In Green Eyes, a couple are sleeping in a rumpled bed as the audience enters their untidy room. They turn out to be a serviceman and his wife on honeymoon. Already their marriage is facing problems. As she wakes up and orders breakfast from room service, she asks him what he wants. “An explanation” is his answer: an explanation of why she’s covered in scratch marks. She says he did it when he came in drunk but we later we discover that’s not the case—and the green eyes belong to someone else.

The man wears a dog tag. He seems traumatised by an incident when he has been ordered to open fire on women and children. She looks a frail thing but she’s highly sexed and he doesn’t seem to meet her needs. Matt Milne, playing Boy (that is all Williams calls him), makes him seem none-too-bright and still hung over. He is a big guy, hulkingly huge when playing up close, but strangely, given the proximity, he and Clare Latham’s Girl produce little real sexual tension and certainly there is nothing prurient or voyeuristic in witnessing James Hillier’s production in close-up.
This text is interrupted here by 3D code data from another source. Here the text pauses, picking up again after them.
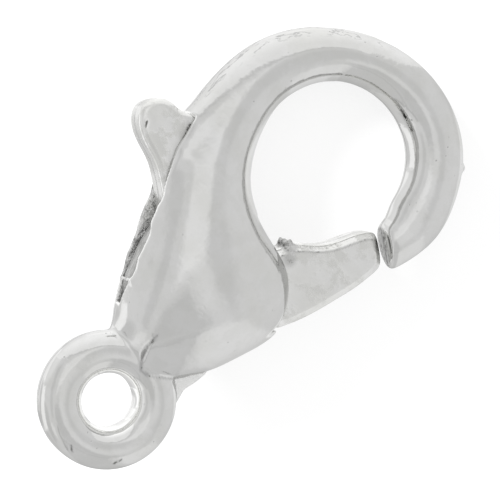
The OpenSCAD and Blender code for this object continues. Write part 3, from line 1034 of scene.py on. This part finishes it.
def camera_axes():
    """Right, up and back of the camera, in the frame."""
    back = np.array(VIEW_DIRECTION) @ LOCAL
    back /= np.linalg.norm(back)
    along_in = along - back * (along @ back)
    along_in /= np.linalg.norm(along_in)
    across_in = np.cross(along_in, back)
    turn = math.radians(VIEW_ROLL)
    right = math.cos(turn) * along_in + math.sin(turn) * across_in
    up = math.sin(turn) * along_in - math.cos(turn) * across_in
    return right, up, back


def make_camera():
    right, up, back = camera_axes()
    data = bpy.data.cameras.new("camera")
    data.lens = SENSOR * VIEW_DISTANCE / FRAME_WIDTH
    data.sensor_width = SENSOR
    data.clip_start = NEAREST_SEEN * MM
    data.clip_end = FARTHEST_SEEN * MM
    camera = bpy.data.objects.new("camera", data)
    matrix = Matrix([(*right, 0), (*up, 0), (*back, 0), (0, 0, 0, 1)]).transposed()
    matrix.translation = Vector(to_frame(VIEW_TARGET) + back * VIEW_DISTANCE * MM)
    camera.matrix_world = matrix
    bpy.context.scene.collection.objects.link(camera)
    bpy.context.scene.camera = camera


# The floor: half its width in metres, its tone and its glow
FLOOR_HALF = 0.4
FLOOR_TONE = (0.30, 0.30, 0.30, 1)
FLOOR_GLOW = 0.75


def make_floor():
    """A pale dull floor, which the metal doesn't mirror."""
    mesh = bpy.data.meshes.new("floor")
    corners = [(x * FLOOR_HALF, y * FLOOR_HALF, 0) for x, y in ((-1, -1), (1, -1), (1, 1), (-1, 1))]
    mesh.from_pydata(corners, [], [(0, 1, 2, 3)])
    floor = bpy.data.objects.new("floor", mesh)
    bpy.context.scene.collection.objects.link(floor)
    material, n = new_material("pale floor")
    n.end_with("ShaderNodeBsdfPrincipled", "ShaderNodeOutputMaterial", Base_Color=FLOOR_TONE,
               Roughness=0.9, Specular_IOR_Level=0.0, Emission_Color=(1, 1, 1, 1),
               Emission_Strength=FLOOR_GLOW)
    finish_with(floor, material)
    floor.visible_glossy = False


# The light tent, by the tilt that a mirror needs to show a place of it to the photograph's
# camera: x to the right and y up. Each panel: light added, softness of its edge, outline.
TENT_LEVEL = 0.7
TENT_GAIN = 1.235
PANELS = [
    (0.03, 0.25, [(0.62, 1), (1.6, 1), (1.6, -1.2), (0.62, -1.2)]),
    (0.17, 0.012, [(0.351, 0.231), (0.66, 0.6), (1, 1.3), (-1.5, 1.3), (-1.5, 0.786)]),
    (0.16, 0.22, [(1.5, 0.6), (1.5, 1.8), (-1.5, 1.8), (-1.5, 0.6)]),
    (-0.08, 0.012, [(0.33, 0.205), (0.33, 0.235), (-0.3, 0.424), (-0.3, 0.385)]),
    (0.13, 0.04, [(-0.19, 0.25), (0.19, 0.22), (0.13, 0.05), (-0.13, -0.02)]),
    (0.05, 0.045, [(-0.08, 0.06), (0.12, 0.08), (0.36, -0.22), (0.22, -0.24)]),
    (-0.06, 0.055, [(0.17, 0.17), (0.4, 0.14), (0.42, -0.3), (0.34, -0.24), (0.14, 0.08)]),
    (-0.1, 0.035, [(-0.18, -0.1), (0, -0.07), (0.12, -0.17), (0.28, -0.33), (0.2, -0.36),
                   (-0.2, -0.36), (-0.2, -0.25)]),
    (-0.1, 0.012, [(-0.24, -0.42), (-0.24, -0.37), (0.3, -0.36), (0.19, -0.41)]),
    (-0.08, 0.015, [(-0.36, -0.62), (-0.24, -0.4), (0.19, -0.4), (0.19, -1.2), (-0.36, -1.2)]),
    (-0.03, 0.012, [(0.18, -0.4), (0.205, -0.4), (0.205, -0.9), (0.18, -0.9)]),
    (0.1, 0.04, [(0.24, -0.37), (0.5, -0.37), (0.62, -0.55), (0.8, -0.9), (0.3, -1.1),
                 (0.25, -0.6)]),
    (-0.075, 0.03, [(-0.405, 0.3), (-0.29, 0.33), (-0.29, -0.2), (-0.38, -0.22), (-0.41, -0.1)]),
    (-0.17, 0.015, [(-0.24, -0.25), (-0.2, -0.27), (-0.31, -0.62), (-0.36, -0.62)]),
    (0.12, 0.03, [(-0.36, -0.3), (-0.48, -0.28), (-0.5, -0.4), (-0.4, -0.46)]),
    (0.02, 0.04, [(-0.44, 0.5), (-0.44, -0.3), (-0.7, -0.3), (-0.7, 0.5)]),
    (-0.1, 0.04, [(-0.72, -0.05), (-0.53, -0.15), (-0.5, -0.5), (-0.6, -0.58), (-0.7, -0.3)]),
    (0.12, 0.08, [(-0.58, 0.22), (-0.45, 0.5), (-1.1, 0.7), (-1, 0.1)]),
    (0.30, 0.02, [(-0.69, -0.40), (-0.86, -0.50), (-0.86, 0.16), (-0.69, 0.12)]),
    (0.30, 0.02, [(-0.945, -0.8), (-1.5, -0.8), (-1.5, 0.2), (-0.945, 0.2)]),
    (0.24, 0.03, [(-0.82, 0.2), (-1.5, 0.2), (-1.5, 0.9), (-0.75, 0.9), (-0.75, 0.55)]),
    (0.12, 0.03, [(-0.75, 0.86), (-0.75, 1.5), (0.5, 1.5), (0.5, 0.86)]),
    (0.22, 0.03, [(0.88, -0.7), (1.5, -0.7), (1.5, 0.7), (0.88, 0.7)]),
]

# The lamp: its energy, its width in degrees, the way to it to the right and up in the
# photograph's view, and its height over the floor for a way of 1
LAMP_ENERGY = 7.5
LAMP_WIDTH = 25
LAMP_WAY = (-0.80, 0.60)
LAMP_RISE = 0.42


def tent(g, x, y):
    """Brightness of the tent at a tilt."""
    at = g.node("ShaderNodeCombineXYZ", (x, y, 1.0))
    light = TENT_LEVEL
    for amount, edge, outline in PANELS:
        light += amount * g.depth_in(at, outline).step(-edge, edge)
    return light * TENT_GAIN


def make_light():
    """The tent round the clasp, and a lamp from the upper left that brightens the floor there."""
    right, up, back = camera_axes()
    world = bpy.data.worlds.new("tent")
    bpy.context.scene.world = world
    world.use_nodes = True
    g = Graph(world.node_tree)
    direction = g.node("ShaderNodeTexCoord", (), "Generated")
    mirror = g.vector("NORMALIZE", g.vector("ADD", direction, tuple(back)))
    x, y = [g.vector("DOT_PRODUCT", mirror, tuple(axis), output="Value") for axis in (right, up)]
    g.end_with("ShaderNodeBackground", "ShaderNodeOutputWorld", Color=(1, 1, 1, 1),
               Strength=tent(g, x, y))
    lamp = bpy.data.objects.new("lamp", bpy.data.lights.new("lamp", "SUN"))
    lamp.data.energy = LAMP_ENERGY
    lamp.data.angle = math.radians(LAMP_WIDTH)
    lamp.visible_glossy = False
    toward = right * LAMP_WAY[0] + up * LAMP_WAY[1]
    toward[2] = 0
    toward = Vector(toward).normalized() + Vector((0, 0, LAMP_RISE))
    lamp.rotation_mode = "QUATERNION"
    lamp.rotation_quaternion = toward.to_track_quat("Z", "Y")
    bpy.context.scene.collection.objects.link(lamp)
    bpy.context.scene.view_settings.view_transform = "Standard"


body = make_body()
lever = make_lever()
spring = make_spring()
finish_with(body, plated_metal("plated casting", BODY_TONE, roughness=0.07, mottle=0.25))
finish_with(lever, plated_metal("plated lever", LEVER_TONE, roughness=0.16, mottle=1.0))
finish_with(spring, dull_steel("spring steel", SPRING_TONE))
finish_with(frame["nodes"]["pivot_pin"], dull_steel("pin steel", PIN_TONE))
make_floor()
make_light()
make_camera()
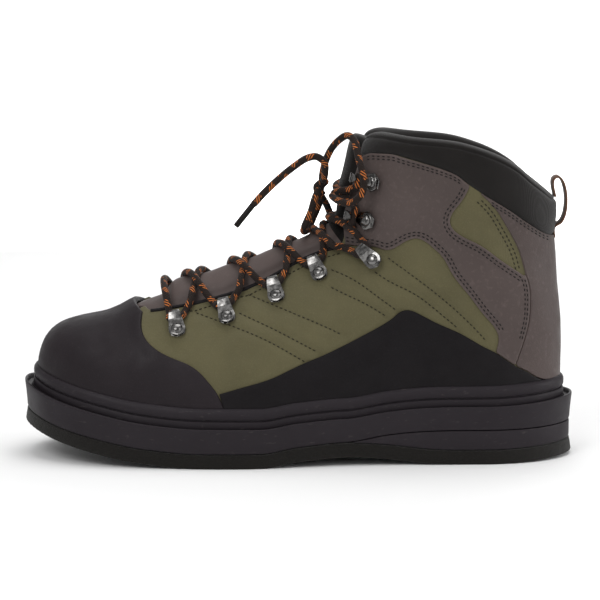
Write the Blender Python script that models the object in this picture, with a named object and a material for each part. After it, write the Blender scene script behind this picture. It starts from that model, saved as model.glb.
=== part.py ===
"""Wading boot for the left foot, put together from the pieces that a maker would use.

Frame: metres, +Z up, the toe points to -X, the outer side faces -Y and the inner side +Y.
The origin is on the floor, in the middle of the sole's length and width.
"""

import math

import bmesh
import bpy
import numpy as np
from mathutils import Matrix, Vector

# Driving dimensions of the sole, in metres.
SOLE_LENGTH = 0.326
FELT_THICKNESS = 0.0082
FELT_FLARE = 0.0012
LIFT_THICKNESS = 0.0116
MIDSOLE_THICKNESS = 0.0148
SIDEWALL_TAPER = 0.0015
RIM_OVERHANG = 0.0088
RIM_WIDTH = 0.0015
GUTTER_WIDTH = 0.0028
GUTTER_DEPTH = 0.0026
WELT_HEIGHT = 0.0122
WELT_BAND_HEIGHT = 0.0046
WELT_GROOVE_DEPTH = 0.0009
WELT_PROUD = 0.0034
INSOLE_THICKNESS = 0.0040
TOE_SPRING = 0.0204
ARCH_RISE = 0.0053

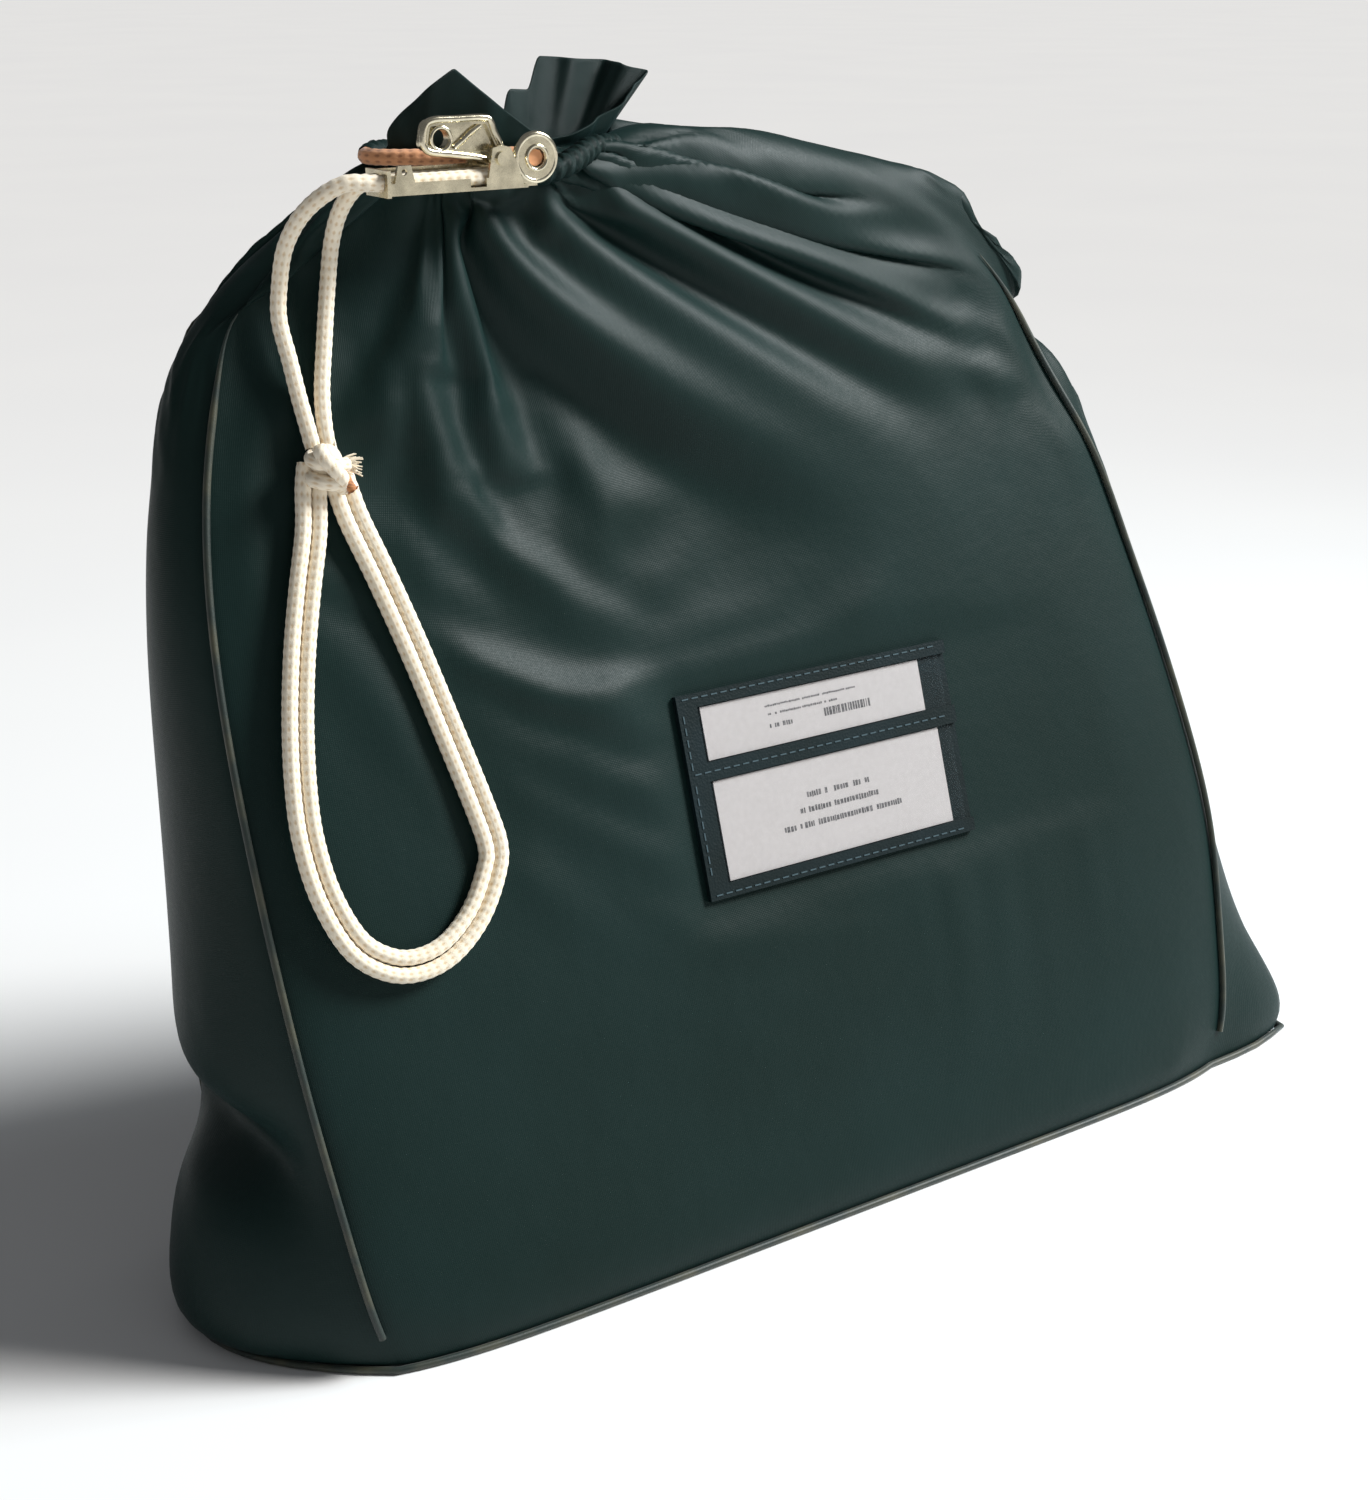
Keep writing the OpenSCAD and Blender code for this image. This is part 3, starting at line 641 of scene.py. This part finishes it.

# %% Braid: clean, frayed and heat-sealed, and a darker orange copy that paints shade on the neck cord
def braid(name, valley_shade, ridge):
    """Braided cotton: light on each yarn's crown, with painted tan shade in the valleys between, and a little
    uneven along the cord.
    """
    material, ns, links, shader = finish(name, ridge, 0.82)
    height = ns.new("ShaderNodeAttribute")
    height.attribute_name = "yarn"
    place = ns.new("ShaderNodeTexCoord")
    fuzz = noise(ns, links, place.outputs["Object"], 1600.0, 2.0)
    soil = noise(ns, links, place.outputs["Object"], 42.0, 3.0)
    # painted shade: the ramp colours the braid's valleys tan and the crowns of its yarns light
    yarn_shading = ramp(ns, links, height.outputs["Fac"], 0.02, 0.42, valley_shade, ridge)
    worn = ns.new("ShaderNodeMix")
    worn.data_type = "RGBA"
    worn.blend_type = "MULTIPLY"
    links.new(spread(ns, links, soil, 0.0, 0.55), worn.inputs[0])
    links.new(yarn_shading, worn.inputs[6])
    worn.inputs[7].default_value = (0.93, 0.84, 0.70, 1)
    links.new(worn.outputs[2], shader.inputs["Base Color"])
    links.new(bump(ns, links, fuzz, 0.0002, 0.5), shader.inputs["Normal"])
    shader.inputs["Sheen Weight"].default_value = 0.3
    shader.inputs["Sheen Roughness"].default_value = 0.6
    return material


clean_braid = braid("cord braid", (0.66, 0.49, 0.29), (0.90, 0.82, 0.68))
frayed_yarn = braid("frayed yarn", (0.86, 0.77, 0.62), (0.90, 0.82, 0.68))
# painted shade: the neck cord is the same cream braid, coloured darker and orange as it looks in the mouth's
# shadow
shaded_neck_braid = braid("neck cord braid, painted shade", (0.30, 0.10, 0.035), (0.72, 0.33, 0.15))
sealed_braid = braid("sealed cord end", (0.16, 0.055, 0.015), (0.50, 0.20, 0.06))
print("braids made")

# %% Plated metal with a warm tint
def plated(name, colour, scuff):
    material, ns, links, shader = finish(name, colour, 0.28, 1.0)
    place = ns.new("ShaderNodeTexCoord")
    patches = noise(ns, links, place.outputs["Object"], 120.0, 4.0)
    fine = noise(ns, links, place.outputs["Object"], 700.0, 3.0)
    tone = tuple(c * 0.62 for c in colour)
    links.new(ramp(ns, links, patches, 0.32, 0.66, tone, colour), shader.inputs["Base Color"])
    links.new(spread(ns, links, fine, scuff[0], scuff[1]), shader.inputs["Roughness"])
    links.new(bump(ns, links, patches, 0.0006, 0.35), shader.inputs["Normal"])
    return material


plate_metal = plated("plated steel", (0.74, 0.67, 0.49), (0.14, 0.38))
rim_metal = plated("worn bright rim", (0.90, 0.82, 0.62), (0.10, 0.26))
print("metals made")

# %% Label finishes
vinyl, ns, links, shader = finish("label vinyl", (0.004, 0.011, 0.015), 0.46)
place = ns.new("ShaderNodeTexCoord")
pebbles = ns.new("ShaderNodeTexVoronoi")
pebbles.inputs["Scale"].default_value = 900.0
links.new(place.outputs["Object"], pebbles.inputs["Vector"])
shade = noise(ns, links, place.outputs["Object"], 30.0)
links.new(ramp(ns, links, shade, 0.35, 0.7, (0.003, 0.0095, 0.0098), (0.005, 0.0145, 0.0175)),
          shader.inputs["Base Color"])
shader.inputs["Specular IOR Level"].default_value = 0.22
links.new(bump(ns, links, pebbles.outputs["Distance"], 0.0002, 0.5), shader.inputs["Normal"])

thread, ns, links, shader = finish("label thread", (0.035, 0.070, 0.085), 0.7)
place = ns.new("ShaderNodeTexCoord")
links.new(bump(ns, links, noise(ns, links, place.outputs["Object"], 2500.0), 0.0002, 0.6),
          shader.inputs["Normal"])

card_paper, ns, links, shader = finish("card stock", (0.80, 0.75, 0.74), 0.8)
place = ns.new("ShaderNodeTexCoord")
fibres = noise(ns, links, place.outputs["Object"], 400.0, 5.0)
links.new(ramp(ns, links, fibres, 0.3, 0.7, (0.66, 0.61, 0.60), (0.71, 0.66, 0.65)),
          shader.inputs["Base Color"])
links.new(bump(ns, links, fibres, 0.0001, 0.3), shader.inputs["Normal"])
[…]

The Travelling Companion directed by Anthony Banks presents ageing writer Vieux, who has paid young man Beau to accompany him on the five-hour flight to New Orleans. He has a medical condition and seems fraught and a little disoriented. Beaux, picked up in a gay bar, though he says he did not know that’s what it was, claims he literally came as an escort. Vieux clearly has more expectations.

As they argue over sharing a room and / or a bed, we learn that Beaux has a guitar in pawn and a boyfriend expected at his place in San Francisco. The way Laurence Dobiesz plays him, by the time the audience creeps out leaving both of them dozing, you might almost believe that Beaux isn’t a hustler. As Vieux, John Guerrasin behaves and moves like a pill-popping older man but his dark hair seems to contradict that, unless of course he dyes it, and since light levels are too low to see his face clearly that may be part of the characterisation.

The third play, Sunburst, has an elderly former actress trapped in her room by a bell-boy and his lover. They have an ill-formed plan to steal her diamond ring. The way director Robert Hastie has blocked it, it seems too contrived that Carol Macready’s mobility-challenged Miss Sails cannot get to the 'phone, but there is a lively performance from Charlie Hollway as would-be thief Guiseppe and a nicely thought out tangled embrace with his sleeping mate Luigi (Joshua Silver). This play has more plot than the others, which rely on character and situation, but for me it turned out to be least effective.

There is a bell boy who turns up briefly in all three plays. Listed only as Royce, that may be the role or the actor. He gives a smooth performance and gets his own moment in Sunburst.

These short plays certainly gain by being played together. They are sufficiently different in subject and character to make up an interesting programme. Whether they are helped by being site-specific productions is questionable. Acting up close creates demands to be entirely naturalistic and all three directors have followed that path.

I have a sneaking feeling that as well as honest performances (which they get), Tennessee Williams, even in these plays, demands a certain theatricality which this staging inhibits.